I am a a long-term student of consensus process, and anticipated much of the wiki movement. However, the 800 lb gorilla, the English Wikipedia, was naive about consensus process and the community did not realize that it is far from 'quick'. That is, the basic operation of the wiki could indeed be quick, ad hoc, and it was not surprising that this worked as well as it did. However, for the project to be NPOV (express a neutral point of view), genuine consensus process was needed. Outside of narrow circumstances where high consensus is relatively natural, this requires deep discussion and often skilled facilitation.
So Wikipedia failed to be neutral. It has ideals of neutrality, and often meets them, but never became reliable, because of a lack of structure that would make this happen.
As a Wikipedian, first editing in 2005, I eventually came across an abusive blacklisting of a web site that is a library of permitted copies of published on cold fusion, lenr-canr.org. I confronted this entirely on process grounds, my opinion about cold fusion at that time was the standard one: fascinating discovery, announced in 1989, that was unfortunately unconfirmed. I was wrong, very wrong, on that. However, the Wikipedia Arbitration Committee confirmed my complaint, and then I discovered how totally useless this was. They reprimanded the administrator, who then proceeded to retaliate in every way possible, and his friends did, as well.
Wikipedia is vulnerable to factional editing and administration. It is not a violation of policy. It can be difficult to detect, it takes research and objective analysis to do this. And that takes a lot of time, and nobody has the time. If someone does the research -- I did -- the community will assume that someone who is crazy enough to put in that much time and effort *must be* a POV-pusher.

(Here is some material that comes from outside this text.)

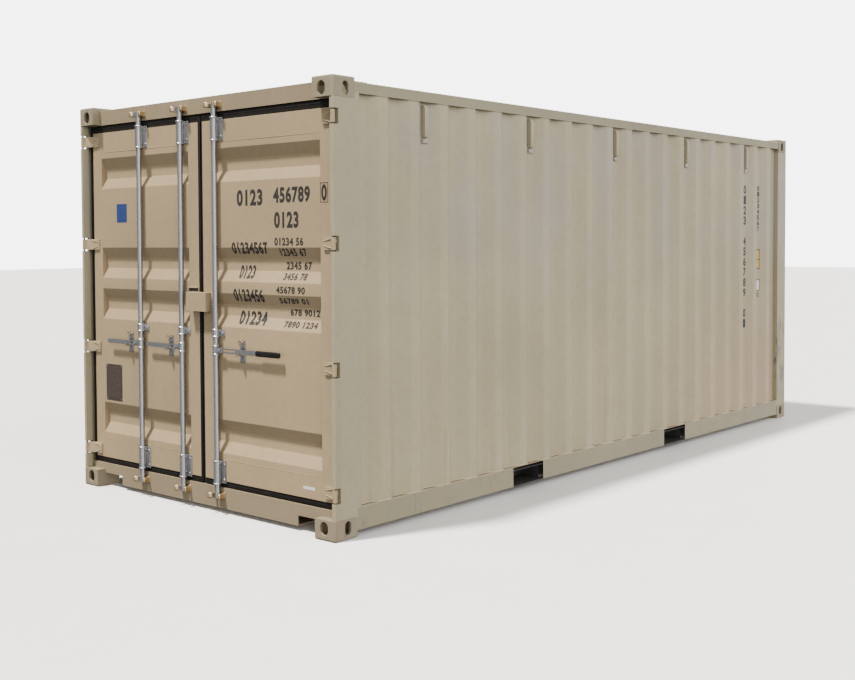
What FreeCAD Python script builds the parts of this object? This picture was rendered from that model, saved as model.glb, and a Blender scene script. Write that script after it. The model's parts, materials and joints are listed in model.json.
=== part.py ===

And so it goes. My home wiki is now Wikiversity, where I am active, and where I have been sysop a number of times. Because Wikiversity allows, and allows subpages in mainspace, and implements neutrality inclusively instead of exclusively, there is little content conflict on Wikiversity, and educational resources may be developed there with high depth, while maintaining overall neutrality (if the maintainers of the resource care to make it so, and we know how to do it).